_Rows from a 3D modeling dataset_
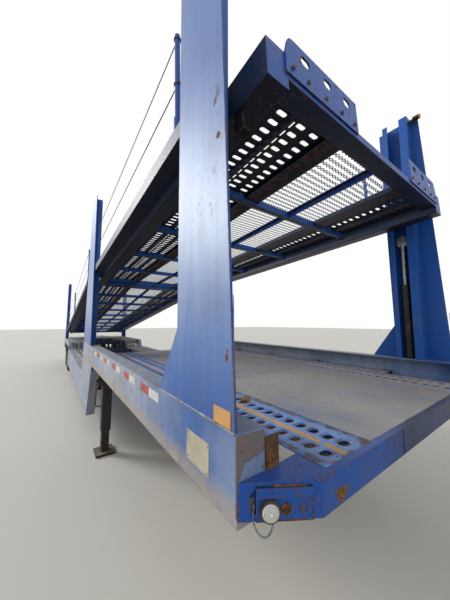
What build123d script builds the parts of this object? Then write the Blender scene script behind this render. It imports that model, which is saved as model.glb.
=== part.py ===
"""Two-deck car transporter semi-trailer, standing on its landing legs with no tractor.

Frame: +X to the front of the trailer, +Y to its left, +Z up, on the ground under the middle.
Sizes are in millimetres. A place along the trailer is given as its distance behind the front sill.
"""
from build123d import *
import os
from math import cos, radians, sin, tan

os.makedirs("parts", exist_ok=True)

# Overall sizes
LENGTH = 13750.0          # front sill to rear bumper
WIDTH = 2500.0            # over the outer side plates
PLATE = 10.0              # outer side plates
SHEET = 8.0               # folded sections and floor plates
GAP = 0.3                 # between pieces that seat on each other
RUNNING = 0.5             # between a shaft and its bearing, or a shoe and its guide

FRONT = LENGTH / 2
HALF = WIDTH / 2
INNER = HALF - PLATE      # inner face of the side plates
FRAME_HALF = INNER - GAP  # half width of what is welded between the side plates
RIGHT, LEFT = -1, 1
SIDES = ((RIGHT, "right"), (LEFT, "left"))

# Heights above the ground
NECK_TOP = 1437.0         # top of the gooseneck's side rail
NECK_BOTTOM = 1163.0
SILL_TOP = 1297.0         # front sill, and the front platform's floor
SILL_BOTTOM = 1186.0
WELL_TOP = 880.0          # side rail of the low middle part
WELL_BOTTOM = 360.0
REAR_TOP = 1120.0         # side rail over the wheels
REAR_BOTTOM = 940.0
POST_TOP = 3930.0
REAR_POST_TOP = 3550.0

# Distances behind the front sill
CORNER = 140.0            # length of the chamfered front corner
CORNER_IN = 230.0         # and how far it comes in from the side
STEP_FRONT = 3600.0       # upper corner of the arch behind the tractor's wheels
STEP_FOOT = 3950.0        # where the side plate reaches the well's bottom edge
STEP_BACK = 4960.0        # rear edge of the middle post's base plate
STEP_BACK_TOP = 4790.0
ARCH_RADIUS = 160.0
WELL_END = LENGTH - 4000  # where the side rail rises over the wheels
RISE = 120.0
RAIL_FLANGE = 110.0       # width of the rails' folded edges


def at(distance):
    """X of a place that lies a distance behind the front sill."""
    return FRONT - distance


def side_plane(side, near, far):
    """Upright plane along the trailer: extruded by far - near, it fills |y| from near to far."""
    return Plane.XZ.offset(near if side == RIGHT else -far)


def save(piece, node):
    """Label a finished piece and write it under its node's name."""
    piece.label = node
    export_step(piece, "parts/" + node + ".step")


def block(front, back, inner, outer, low, high, side=RIGHT, mode=Mode.ADD):
    """Add a box from front to back behind the sill, |y| from inner to outer, z from low to high."""
    with Locations((at((front + back) / 2), side * (inner + outer) / 2, (low + high) / 2)):
        Box(back - front, outer - inner, high - low, mode=mode)


def across(front, back, half_width, low, high, mode=Mode.ADD):
    """Add a box that runs across the trailer, half_width to each side of its middle."""
    with Locations((at((front + back) / 2), 0, (low + high) / 2)):
        Box(back - front, 2 * half_width, high - low, mode=mode)


# Side frames: one outer plate from the gooseneck down to the well and up over the wheels,
# with folded edges all round
SIDE_OUTLINE = (
    (CORNER, NECK_BOTTOM), (STEP_FRONT, NECK_BOTTOM), (STEP_FOOT, WELL_BOTTOM), (WELL_END, WELL_BOTTOM),
    (WELL_END + RISE, REAR_BOTTOM), (LENGTH, REAR_BOTTOM), (LENGTH, REAR_TOP), (WELL_END, REAR_TOP),
    (WELL_END - RISE, WELL_TOP), (STEP_BACK, WELL_TOP), (STEP_BACK_TOP, NECK_TOP), (CORNER, NECK_TOP),
)

for side, word in SIDES:
    with BuildPart() as side_frame:
        with BuildSketch(side_plane(side, INNER, HALF)) as outline:
            with BuildLine():
                Polyline([(at(u), z) for u, z in SIDE_OUTLINE], close=True)
            make_face()
            arch = outline.vertices().sort_by_distance((at(STEP_FRONT), NECK_BOTTOM))[0]
            fillet(arch, ARCH_RADIUS)
        extrude(amount=PLATE)
        with BuildSketch(side_plane(side, INNER - RAIL_FLANGE, INNER)) as rim:
            with BuildLine():
                Polyline([(at(u), z) for u, z in SIDE_OUTLINE], close=True)
            make_face()
            arch = rim.vertices().sort_by_distance((at(STEP_FRONT), NECK_BOTTOM))[0]
            fillet(arch, ARCH_RADIUS)
            offset(amount=-PLATE, kind=Kind.INTERSECTION, mode=Mode.SUBTRACT)
        extrude(amount=RAIL_FLANGE)
    save(side_frame.part, "side_frame_" + word)

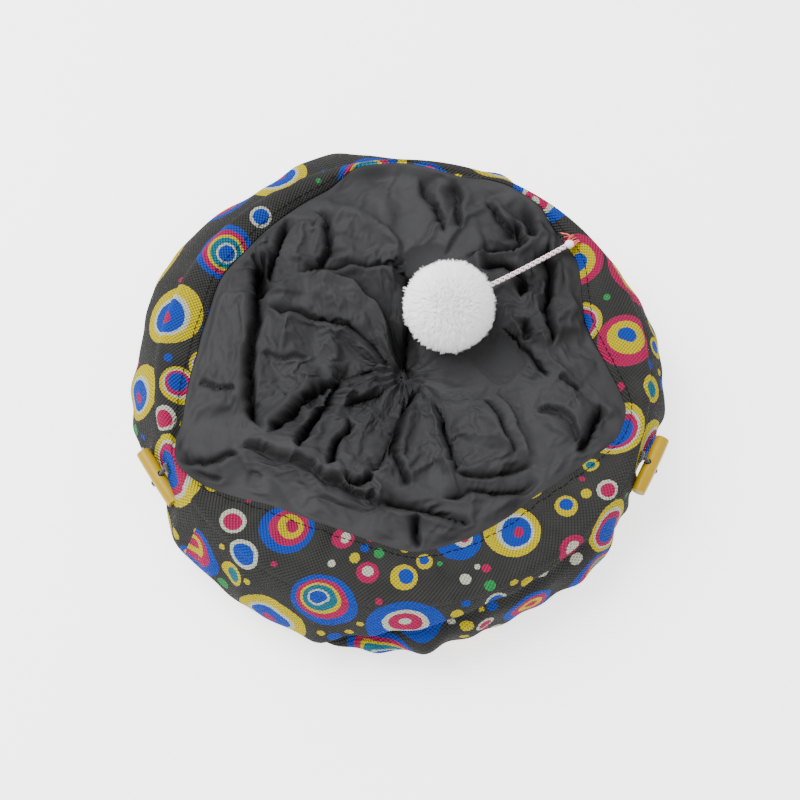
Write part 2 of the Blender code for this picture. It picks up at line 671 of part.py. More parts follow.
def build():
    clear_scene()
    group = collection("cat_tunnel")
    cutters = collection("cutters")
    print_canvas = material("printed canvas", (0.05, 0.05, 0.05), 0.85)
    nylon = material("black nylon", (0.035, 0.035, 0.037), 0.45)
    steel = material("spring steel", (0.55, 0.55, 0.57), 0.35, 1.0)
    brass = material("crimped brass", (0.72, 0.55, 0.25), 0.4, 1.0)
    plastic = material("yellow plastic", (0.95, 0.62, 0.02), 0.3)
    cord = material("black cord", (0.02, 0.02, 0.02), 0.8)
    braid = material("white and pink braid", (0.85, 0.72, 0.76), 0.8)
    fur = material("white fur", (0.9, 0.9, 0.9), 0.9)
    thread = material("red thread", (0.7, 0.12, 0.08), 0.8)

    make_base_hem(print_canvas, group)
    make_outer_sleeve(print_canvas, group)
    make_top_hem(print_canvas, group)
    make_inner_liner(nylon, group)
    make_hoop("base_hoop", BASE_HOOP_Z, steel, group)
    make_hoop("top_hoop", TOP_HOOP_Z, steel, group)
    make_coil(steel, group)
    make_crimp("base_hoop_ferrule", BASE_HOOP_Z, 0.0, HOOP_CRIMP_DEG, brass, group)
    make_crimp("top_hoop_ferrule", TOP_HOOP_Z, 0.0, HOOP_CRIMP_DEG, brass, group)
    lower = BASE_HOOP_Z + COIL_STEP
    make_crimp("coil_clip_base", lower, COIL_STEP, COIL_END_DEG, brass, group)
    make_crimp("coil_clip_top", TOP_HOOP_Z, COIL_STEP, COIL_END_DEG, brass, group)
    for side, degrees, tilt in (
        ("right", RIGHT_PINCH_DEG, 6.0),
        ("left", LEFT_PINCH_DEG, -10.0),
    ):
        make_toggle(side, degrees, tilt, plastic, group, cutters)
        make_stem(side, degrees, cord, group)
        make_loop(side, degrees, cord, group)
    make_pompom(fur, group)
    make_pompom_cord(braid, group)
    make_ball("cord_knot", CORD_KNOT_RADIUS, pompom_anchor(), braid, group)
    make_anchor_stitch(thread, group)


build()
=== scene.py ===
# %% [markdown]
# A pop-up cat tunnel, folded flat and held shut by two yellow toggles. The construction is
# loaded first as a fixed frame, in metres, with +Z up and the tunnel's axis on Z. Every
# piece made below is soft cloth, cord or fur that dresses that frame.

# %% Load the frame
import math

import bpy
import numpy as np
from mathutils import Matrix, Vector


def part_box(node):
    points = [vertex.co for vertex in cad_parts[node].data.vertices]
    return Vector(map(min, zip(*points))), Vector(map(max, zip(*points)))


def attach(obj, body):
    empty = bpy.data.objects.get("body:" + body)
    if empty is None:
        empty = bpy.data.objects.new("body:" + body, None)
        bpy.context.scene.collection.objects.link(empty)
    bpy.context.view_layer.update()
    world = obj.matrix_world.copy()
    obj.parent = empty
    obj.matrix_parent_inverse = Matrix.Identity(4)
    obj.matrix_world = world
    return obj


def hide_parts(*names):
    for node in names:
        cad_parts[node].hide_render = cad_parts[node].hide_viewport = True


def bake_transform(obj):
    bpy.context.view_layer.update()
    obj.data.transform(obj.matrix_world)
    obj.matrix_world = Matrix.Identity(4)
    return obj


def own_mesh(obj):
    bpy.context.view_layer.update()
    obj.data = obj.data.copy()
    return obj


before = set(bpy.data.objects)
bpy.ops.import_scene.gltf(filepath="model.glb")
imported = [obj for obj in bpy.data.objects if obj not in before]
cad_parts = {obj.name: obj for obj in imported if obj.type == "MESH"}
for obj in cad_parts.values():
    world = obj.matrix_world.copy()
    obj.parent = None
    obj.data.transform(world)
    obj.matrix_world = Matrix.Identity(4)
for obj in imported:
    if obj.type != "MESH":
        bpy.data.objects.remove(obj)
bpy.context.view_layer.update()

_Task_
Beginning with the line containing "TOP_HOOP_Z, COIL_STEP, COIL_END_DEG, brass, group)" and ending with the line containing "points = [vertex.co", extract those lines exactly from the listing above, and only those.

_Correct response_
    make_crimp("coil_clip_top", TOP_HOOP_Z, COIL_STEP, COIL_END_DEG, brass, group)
    for side, degrees, tilt in (
        ("right", RIGHT_PINCH_DEG, 6.0),
        ("left", LEFT_PINCH_DEG, -10.0),
    ):
        make_toggle(side, degrees, tilt, plastic, group, cutters)
        make_stem(side, degrees, cord, group)
        make_loop(side, degrees, cord, group)
    make_pompom(fur, group)
    make_pompom_cord(braid, group)
    make_ball("cord_knot", CORD_KNOT_RADIUS, pompom_anchor(), braid, group)
    make_anchor_stitch(thread, group)


build()
=== scene.py ===
# %% [markdown]
# A pop-up cat tunnel, folded flat and held shut by two yellow toggles. The construction is
# loaded first as a fixed frame, in metres, with +Z up and the tunnel's axis on Z. Every
# piece made below is soft cloth, cord or fur that dresses that frame.

# %% Load the frame
import math

import bpy
import numpy as np
from mathutils import Matrix, Vector


def part_box(node):
    points = [vertex.co for vertex in cad_parts[node].data.vertices]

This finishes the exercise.